[Exercise prompt] Copy out precisely the lines beginning at the line that contains "front_wall();" and ending at the line that contains "zip(*points))), Vector(map(max, zip(*points)))", including both.

[Data for this exercise]
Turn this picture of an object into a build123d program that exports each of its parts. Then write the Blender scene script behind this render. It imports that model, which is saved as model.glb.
---
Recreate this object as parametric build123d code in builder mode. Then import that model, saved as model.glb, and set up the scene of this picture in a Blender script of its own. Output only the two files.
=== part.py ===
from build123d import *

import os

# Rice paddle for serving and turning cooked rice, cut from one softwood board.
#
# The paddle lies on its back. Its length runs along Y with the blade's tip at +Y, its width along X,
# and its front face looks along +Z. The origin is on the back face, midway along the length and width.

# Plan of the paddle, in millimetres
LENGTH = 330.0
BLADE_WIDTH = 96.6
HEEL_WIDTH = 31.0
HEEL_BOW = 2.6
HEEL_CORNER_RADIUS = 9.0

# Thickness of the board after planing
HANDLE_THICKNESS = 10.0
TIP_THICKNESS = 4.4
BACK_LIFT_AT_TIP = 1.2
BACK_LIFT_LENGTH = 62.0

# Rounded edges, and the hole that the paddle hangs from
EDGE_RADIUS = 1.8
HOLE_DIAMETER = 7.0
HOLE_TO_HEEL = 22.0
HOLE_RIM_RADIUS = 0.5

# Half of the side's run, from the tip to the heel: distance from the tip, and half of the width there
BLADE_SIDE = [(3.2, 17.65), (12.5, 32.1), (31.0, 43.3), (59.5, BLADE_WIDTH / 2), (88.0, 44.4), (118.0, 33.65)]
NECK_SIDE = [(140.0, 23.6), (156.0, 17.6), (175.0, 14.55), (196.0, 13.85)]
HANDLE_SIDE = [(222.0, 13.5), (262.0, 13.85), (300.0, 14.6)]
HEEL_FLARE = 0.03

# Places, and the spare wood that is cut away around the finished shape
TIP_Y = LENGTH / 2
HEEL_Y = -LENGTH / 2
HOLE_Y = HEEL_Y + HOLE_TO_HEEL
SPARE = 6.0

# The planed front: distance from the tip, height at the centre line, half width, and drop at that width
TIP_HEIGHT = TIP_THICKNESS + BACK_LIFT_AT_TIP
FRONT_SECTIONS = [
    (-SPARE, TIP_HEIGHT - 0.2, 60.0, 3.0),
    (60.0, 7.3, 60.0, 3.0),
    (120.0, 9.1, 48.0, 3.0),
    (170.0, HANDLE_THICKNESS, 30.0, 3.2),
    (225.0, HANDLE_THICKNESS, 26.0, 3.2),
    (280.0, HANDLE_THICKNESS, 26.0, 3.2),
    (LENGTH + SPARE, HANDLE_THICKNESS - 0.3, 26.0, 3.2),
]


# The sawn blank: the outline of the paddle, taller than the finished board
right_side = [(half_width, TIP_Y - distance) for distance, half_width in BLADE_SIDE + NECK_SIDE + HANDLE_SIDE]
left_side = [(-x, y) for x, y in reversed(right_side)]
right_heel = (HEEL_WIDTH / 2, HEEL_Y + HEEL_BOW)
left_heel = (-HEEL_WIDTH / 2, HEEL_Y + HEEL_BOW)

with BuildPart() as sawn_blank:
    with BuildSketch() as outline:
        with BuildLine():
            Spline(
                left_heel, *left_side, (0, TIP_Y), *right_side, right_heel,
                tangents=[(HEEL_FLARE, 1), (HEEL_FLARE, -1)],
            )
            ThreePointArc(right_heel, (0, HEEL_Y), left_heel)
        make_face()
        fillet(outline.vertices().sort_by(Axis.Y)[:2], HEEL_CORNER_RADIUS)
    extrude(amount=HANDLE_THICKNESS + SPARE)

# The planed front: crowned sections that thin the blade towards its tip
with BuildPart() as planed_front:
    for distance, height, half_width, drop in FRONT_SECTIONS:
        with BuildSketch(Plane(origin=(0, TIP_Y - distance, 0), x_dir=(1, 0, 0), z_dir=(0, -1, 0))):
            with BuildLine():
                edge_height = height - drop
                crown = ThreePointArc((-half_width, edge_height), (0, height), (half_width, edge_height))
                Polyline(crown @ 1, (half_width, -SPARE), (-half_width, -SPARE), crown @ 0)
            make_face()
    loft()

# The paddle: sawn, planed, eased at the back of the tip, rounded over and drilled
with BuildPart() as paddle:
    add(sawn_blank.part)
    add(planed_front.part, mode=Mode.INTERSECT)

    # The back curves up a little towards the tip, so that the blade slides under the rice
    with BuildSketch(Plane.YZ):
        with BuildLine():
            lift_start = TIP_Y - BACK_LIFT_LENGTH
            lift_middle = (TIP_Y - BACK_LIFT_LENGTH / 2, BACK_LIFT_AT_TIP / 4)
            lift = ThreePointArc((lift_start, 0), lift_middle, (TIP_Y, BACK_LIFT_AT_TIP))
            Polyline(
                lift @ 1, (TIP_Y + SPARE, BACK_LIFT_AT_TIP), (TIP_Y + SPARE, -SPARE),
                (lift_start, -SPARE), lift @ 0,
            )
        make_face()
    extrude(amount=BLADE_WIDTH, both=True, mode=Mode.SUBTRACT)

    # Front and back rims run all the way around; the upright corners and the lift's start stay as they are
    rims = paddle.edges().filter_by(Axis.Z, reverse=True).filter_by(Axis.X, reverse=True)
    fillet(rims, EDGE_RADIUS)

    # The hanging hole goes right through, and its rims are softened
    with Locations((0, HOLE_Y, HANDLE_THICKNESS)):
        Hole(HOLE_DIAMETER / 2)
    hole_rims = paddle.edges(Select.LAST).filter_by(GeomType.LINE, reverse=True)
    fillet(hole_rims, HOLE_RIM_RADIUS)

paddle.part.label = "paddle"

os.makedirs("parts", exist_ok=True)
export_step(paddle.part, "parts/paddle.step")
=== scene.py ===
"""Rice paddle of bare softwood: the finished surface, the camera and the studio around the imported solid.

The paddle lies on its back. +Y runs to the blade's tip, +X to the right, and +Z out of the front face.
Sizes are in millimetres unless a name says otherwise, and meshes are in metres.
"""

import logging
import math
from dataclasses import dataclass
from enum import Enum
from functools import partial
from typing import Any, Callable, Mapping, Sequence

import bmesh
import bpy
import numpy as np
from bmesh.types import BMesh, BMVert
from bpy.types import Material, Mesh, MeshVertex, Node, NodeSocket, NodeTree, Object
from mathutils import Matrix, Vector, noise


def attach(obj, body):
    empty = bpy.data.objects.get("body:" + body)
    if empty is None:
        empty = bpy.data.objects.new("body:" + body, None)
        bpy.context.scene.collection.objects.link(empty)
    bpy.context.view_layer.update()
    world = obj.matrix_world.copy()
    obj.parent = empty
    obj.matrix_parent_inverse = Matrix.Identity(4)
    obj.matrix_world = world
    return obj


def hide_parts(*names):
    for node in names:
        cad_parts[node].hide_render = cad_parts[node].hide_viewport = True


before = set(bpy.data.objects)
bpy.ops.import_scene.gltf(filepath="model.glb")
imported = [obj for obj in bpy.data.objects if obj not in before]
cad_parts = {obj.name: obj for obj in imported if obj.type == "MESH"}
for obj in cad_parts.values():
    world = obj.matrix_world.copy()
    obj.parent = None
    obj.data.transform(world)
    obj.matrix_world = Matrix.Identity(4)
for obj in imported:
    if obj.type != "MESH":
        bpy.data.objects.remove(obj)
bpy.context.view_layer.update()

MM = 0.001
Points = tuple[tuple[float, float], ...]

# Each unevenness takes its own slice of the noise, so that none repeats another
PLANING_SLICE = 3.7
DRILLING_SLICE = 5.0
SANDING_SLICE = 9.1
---
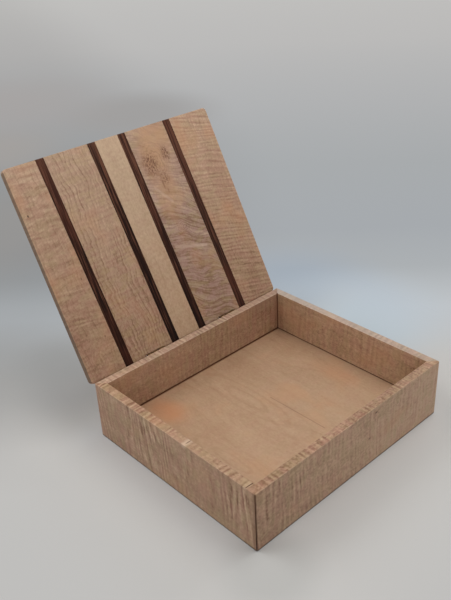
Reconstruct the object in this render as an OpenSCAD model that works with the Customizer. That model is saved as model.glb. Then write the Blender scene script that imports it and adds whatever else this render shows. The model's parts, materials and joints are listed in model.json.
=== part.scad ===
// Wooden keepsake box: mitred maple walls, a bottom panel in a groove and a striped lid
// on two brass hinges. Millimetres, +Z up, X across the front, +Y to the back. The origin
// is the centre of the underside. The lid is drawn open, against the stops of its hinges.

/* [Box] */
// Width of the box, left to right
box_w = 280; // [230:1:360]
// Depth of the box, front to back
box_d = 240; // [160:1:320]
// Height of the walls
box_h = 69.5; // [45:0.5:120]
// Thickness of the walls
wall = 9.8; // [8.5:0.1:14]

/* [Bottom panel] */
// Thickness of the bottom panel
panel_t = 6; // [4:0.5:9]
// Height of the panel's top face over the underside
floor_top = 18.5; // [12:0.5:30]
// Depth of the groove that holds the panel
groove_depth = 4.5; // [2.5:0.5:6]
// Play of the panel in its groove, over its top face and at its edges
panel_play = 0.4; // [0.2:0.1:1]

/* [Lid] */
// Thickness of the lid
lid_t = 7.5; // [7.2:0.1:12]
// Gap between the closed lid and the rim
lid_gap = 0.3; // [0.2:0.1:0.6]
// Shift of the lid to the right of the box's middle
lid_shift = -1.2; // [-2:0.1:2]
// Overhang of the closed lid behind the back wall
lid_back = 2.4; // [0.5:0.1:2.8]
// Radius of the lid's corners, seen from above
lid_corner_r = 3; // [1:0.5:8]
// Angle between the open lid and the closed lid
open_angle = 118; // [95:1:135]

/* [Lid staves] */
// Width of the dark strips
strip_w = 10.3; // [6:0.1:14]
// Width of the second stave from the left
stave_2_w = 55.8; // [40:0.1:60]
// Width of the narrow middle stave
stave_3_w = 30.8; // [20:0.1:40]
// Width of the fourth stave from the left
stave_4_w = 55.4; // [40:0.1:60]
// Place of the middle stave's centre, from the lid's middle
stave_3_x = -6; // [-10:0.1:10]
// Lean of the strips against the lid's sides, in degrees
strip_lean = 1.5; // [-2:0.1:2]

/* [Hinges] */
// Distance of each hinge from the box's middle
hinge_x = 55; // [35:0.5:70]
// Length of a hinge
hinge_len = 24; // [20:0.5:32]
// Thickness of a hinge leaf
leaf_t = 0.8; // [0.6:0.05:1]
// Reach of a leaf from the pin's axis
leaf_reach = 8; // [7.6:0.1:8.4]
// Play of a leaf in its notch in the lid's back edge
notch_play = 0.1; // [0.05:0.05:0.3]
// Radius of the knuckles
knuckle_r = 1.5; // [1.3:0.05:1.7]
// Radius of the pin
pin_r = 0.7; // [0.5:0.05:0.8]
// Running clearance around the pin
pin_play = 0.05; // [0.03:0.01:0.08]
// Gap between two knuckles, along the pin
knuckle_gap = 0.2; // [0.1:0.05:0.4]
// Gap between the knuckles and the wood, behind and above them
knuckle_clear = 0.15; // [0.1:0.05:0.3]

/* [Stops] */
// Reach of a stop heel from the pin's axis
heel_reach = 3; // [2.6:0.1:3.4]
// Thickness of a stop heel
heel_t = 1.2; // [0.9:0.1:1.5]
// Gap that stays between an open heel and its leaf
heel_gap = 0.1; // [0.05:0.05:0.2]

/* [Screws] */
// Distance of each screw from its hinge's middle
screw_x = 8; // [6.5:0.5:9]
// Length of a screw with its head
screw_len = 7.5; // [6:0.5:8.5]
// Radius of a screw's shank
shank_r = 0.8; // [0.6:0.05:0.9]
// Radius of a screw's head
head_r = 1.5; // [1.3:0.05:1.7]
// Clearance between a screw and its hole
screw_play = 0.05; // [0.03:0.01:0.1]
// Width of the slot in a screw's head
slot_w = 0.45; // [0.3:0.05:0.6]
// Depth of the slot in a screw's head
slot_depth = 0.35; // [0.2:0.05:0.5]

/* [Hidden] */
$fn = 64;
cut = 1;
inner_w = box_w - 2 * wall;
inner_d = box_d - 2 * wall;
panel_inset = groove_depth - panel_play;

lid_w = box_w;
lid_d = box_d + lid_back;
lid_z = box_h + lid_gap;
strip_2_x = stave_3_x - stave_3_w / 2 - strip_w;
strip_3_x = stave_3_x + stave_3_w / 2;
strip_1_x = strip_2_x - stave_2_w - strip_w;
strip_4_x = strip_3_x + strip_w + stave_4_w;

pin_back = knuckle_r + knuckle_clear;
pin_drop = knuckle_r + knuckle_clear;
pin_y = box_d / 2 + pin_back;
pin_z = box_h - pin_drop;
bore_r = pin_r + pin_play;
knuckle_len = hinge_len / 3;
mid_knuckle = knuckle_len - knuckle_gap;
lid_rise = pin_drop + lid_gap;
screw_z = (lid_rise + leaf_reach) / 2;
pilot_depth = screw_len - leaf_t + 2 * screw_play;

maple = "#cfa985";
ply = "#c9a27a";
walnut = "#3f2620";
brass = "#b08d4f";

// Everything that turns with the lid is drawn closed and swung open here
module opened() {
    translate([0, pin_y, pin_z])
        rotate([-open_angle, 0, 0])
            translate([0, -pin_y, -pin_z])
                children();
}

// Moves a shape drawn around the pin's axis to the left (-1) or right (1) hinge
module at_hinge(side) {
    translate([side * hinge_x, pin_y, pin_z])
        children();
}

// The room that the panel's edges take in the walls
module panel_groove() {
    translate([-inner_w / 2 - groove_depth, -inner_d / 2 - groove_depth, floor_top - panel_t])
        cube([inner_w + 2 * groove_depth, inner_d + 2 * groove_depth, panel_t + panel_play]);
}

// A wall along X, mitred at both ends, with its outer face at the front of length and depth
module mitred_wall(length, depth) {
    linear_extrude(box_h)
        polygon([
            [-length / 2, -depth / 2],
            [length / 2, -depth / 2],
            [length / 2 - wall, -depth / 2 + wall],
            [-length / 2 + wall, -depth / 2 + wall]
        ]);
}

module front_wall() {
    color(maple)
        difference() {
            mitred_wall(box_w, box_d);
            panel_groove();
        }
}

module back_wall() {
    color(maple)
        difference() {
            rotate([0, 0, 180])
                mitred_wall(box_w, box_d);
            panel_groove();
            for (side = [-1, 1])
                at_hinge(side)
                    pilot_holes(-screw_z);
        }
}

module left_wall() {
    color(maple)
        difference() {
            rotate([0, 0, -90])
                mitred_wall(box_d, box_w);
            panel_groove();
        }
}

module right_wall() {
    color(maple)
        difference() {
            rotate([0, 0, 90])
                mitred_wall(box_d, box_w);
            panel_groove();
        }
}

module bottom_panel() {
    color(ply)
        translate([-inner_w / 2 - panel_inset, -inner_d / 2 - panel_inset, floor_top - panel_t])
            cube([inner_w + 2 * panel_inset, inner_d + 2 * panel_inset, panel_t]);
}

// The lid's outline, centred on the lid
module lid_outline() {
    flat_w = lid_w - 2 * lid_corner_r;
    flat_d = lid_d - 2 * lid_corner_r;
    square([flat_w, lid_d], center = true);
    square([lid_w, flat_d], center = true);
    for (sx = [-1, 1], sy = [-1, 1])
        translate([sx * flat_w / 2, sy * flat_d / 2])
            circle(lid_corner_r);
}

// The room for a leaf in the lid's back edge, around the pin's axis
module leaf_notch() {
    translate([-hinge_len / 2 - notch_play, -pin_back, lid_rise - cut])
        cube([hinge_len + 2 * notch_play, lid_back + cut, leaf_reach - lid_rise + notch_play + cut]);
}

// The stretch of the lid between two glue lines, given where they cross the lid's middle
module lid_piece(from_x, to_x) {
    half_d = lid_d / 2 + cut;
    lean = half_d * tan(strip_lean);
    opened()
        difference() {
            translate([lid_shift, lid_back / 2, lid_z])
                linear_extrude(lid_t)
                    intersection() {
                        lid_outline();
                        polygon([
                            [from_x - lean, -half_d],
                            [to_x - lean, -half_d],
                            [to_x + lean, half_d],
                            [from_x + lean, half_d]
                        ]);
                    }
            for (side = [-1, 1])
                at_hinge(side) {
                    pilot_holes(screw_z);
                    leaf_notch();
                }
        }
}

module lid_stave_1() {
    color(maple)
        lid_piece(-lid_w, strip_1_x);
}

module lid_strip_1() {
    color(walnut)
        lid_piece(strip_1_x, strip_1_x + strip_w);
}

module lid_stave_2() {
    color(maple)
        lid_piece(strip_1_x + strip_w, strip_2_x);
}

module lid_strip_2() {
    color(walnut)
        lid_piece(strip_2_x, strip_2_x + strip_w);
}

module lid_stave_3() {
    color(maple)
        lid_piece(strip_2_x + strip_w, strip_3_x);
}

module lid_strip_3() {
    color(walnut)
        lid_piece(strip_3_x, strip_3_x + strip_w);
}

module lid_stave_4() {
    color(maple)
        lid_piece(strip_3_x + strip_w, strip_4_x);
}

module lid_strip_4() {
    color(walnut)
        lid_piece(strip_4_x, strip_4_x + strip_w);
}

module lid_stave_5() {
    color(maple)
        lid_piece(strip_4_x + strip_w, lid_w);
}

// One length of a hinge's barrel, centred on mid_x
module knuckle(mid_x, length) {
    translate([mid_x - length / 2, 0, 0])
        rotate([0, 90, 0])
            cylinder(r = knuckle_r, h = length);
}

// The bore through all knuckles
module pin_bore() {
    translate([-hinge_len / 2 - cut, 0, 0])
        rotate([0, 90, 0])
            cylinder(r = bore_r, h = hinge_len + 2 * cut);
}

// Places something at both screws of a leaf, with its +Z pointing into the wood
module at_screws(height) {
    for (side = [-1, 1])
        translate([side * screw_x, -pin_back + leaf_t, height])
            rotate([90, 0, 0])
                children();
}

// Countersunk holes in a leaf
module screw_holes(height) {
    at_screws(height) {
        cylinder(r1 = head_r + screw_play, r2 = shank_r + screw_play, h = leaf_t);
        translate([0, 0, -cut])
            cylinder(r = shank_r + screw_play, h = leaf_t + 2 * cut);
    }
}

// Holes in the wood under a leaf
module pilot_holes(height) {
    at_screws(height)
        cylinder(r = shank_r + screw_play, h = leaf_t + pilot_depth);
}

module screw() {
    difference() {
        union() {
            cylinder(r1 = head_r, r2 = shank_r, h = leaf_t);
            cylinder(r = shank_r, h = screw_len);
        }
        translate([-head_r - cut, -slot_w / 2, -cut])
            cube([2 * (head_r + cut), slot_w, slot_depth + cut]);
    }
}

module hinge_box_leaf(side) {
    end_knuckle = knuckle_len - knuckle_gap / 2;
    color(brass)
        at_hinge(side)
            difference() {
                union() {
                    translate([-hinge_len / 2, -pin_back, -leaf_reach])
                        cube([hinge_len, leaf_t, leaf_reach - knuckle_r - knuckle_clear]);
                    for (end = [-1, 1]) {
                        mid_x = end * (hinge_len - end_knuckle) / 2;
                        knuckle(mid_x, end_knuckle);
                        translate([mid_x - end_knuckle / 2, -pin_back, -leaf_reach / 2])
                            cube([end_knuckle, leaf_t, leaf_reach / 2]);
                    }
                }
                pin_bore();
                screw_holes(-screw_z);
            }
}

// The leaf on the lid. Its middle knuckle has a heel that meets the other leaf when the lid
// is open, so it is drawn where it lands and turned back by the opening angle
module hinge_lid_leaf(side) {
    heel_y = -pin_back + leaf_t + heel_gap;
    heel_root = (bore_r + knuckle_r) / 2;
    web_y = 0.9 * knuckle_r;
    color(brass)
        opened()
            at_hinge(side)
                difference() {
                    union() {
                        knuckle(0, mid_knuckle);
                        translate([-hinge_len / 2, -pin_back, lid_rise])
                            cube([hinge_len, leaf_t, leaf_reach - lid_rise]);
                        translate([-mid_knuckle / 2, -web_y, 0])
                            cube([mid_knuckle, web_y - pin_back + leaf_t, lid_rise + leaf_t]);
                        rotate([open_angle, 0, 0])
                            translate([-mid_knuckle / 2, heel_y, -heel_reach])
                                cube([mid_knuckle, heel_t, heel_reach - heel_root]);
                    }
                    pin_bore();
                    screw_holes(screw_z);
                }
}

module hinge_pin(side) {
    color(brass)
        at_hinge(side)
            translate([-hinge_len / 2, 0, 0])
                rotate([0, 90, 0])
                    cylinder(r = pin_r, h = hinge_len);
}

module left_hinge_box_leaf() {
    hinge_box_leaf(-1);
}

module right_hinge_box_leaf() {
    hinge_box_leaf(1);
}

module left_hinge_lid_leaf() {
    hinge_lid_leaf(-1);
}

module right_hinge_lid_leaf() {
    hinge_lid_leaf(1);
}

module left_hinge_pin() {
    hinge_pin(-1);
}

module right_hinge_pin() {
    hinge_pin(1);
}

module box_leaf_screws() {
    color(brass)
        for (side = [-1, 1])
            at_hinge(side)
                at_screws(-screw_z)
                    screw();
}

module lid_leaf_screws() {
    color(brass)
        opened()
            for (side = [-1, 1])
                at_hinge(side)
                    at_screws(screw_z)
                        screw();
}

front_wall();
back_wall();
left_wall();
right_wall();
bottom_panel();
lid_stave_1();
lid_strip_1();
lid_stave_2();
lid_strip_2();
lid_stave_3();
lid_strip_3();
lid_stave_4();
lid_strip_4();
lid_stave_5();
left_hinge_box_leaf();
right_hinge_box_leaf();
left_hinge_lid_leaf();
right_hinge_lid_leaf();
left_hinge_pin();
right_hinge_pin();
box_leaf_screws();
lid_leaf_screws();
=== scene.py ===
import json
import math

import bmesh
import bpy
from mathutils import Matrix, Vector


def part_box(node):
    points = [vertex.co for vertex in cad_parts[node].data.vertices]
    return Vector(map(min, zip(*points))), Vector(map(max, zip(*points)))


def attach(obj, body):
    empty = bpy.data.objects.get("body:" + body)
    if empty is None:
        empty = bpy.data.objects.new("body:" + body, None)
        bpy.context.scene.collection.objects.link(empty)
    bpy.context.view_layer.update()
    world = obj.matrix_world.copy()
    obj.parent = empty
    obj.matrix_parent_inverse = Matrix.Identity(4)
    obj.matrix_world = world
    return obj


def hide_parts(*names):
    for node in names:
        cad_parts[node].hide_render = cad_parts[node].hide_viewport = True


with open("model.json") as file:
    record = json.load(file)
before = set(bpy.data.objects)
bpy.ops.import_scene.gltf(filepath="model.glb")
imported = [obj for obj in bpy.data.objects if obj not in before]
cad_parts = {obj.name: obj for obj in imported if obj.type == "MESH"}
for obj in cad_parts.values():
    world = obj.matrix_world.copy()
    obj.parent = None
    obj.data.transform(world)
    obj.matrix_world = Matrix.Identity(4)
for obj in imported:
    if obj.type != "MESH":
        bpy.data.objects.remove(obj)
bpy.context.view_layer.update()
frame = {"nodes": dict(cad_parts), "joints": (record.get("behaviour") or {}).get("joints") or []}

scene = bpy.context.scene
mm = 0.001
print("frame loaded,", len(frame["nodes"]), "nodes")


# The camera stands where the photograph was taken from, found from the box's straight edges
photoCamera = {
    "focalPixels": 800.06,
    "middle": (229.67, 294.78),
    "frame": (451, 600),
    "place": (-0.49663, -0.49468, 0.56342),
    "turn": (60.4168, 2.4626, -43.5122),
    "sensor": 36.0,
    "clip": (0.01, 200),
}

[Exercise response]
front_wall();
back_wall();
left_wall();
right_wall();
bottom_panel();
lid_stave_1();
lid_strip_1();
lid_stave_2();
lid_strip_2();
lid_stave_3();
lid_strip_3();
lid_stave_4();
lid_strip_4();
lid_stave_5();
left_hinge_box_leaf();
right_hinge_box_leaf();
left_hinge_lid_leaf();
right_hinge_lid_leaf();
left_hinge_pin();
right_hinge_pin();
box_leaf_screws();
lid_leaf_screws();
=== scene.py ===
import json
import math

import bmesh
import bpy
from mathutils import Matrix, Vector


def part_box(node):
    points = [vertex.co for vertex in cad_parts[node].data.vertices]
    return Vector(map(min, zip(*points))), Vector(map(max, zip(*points)))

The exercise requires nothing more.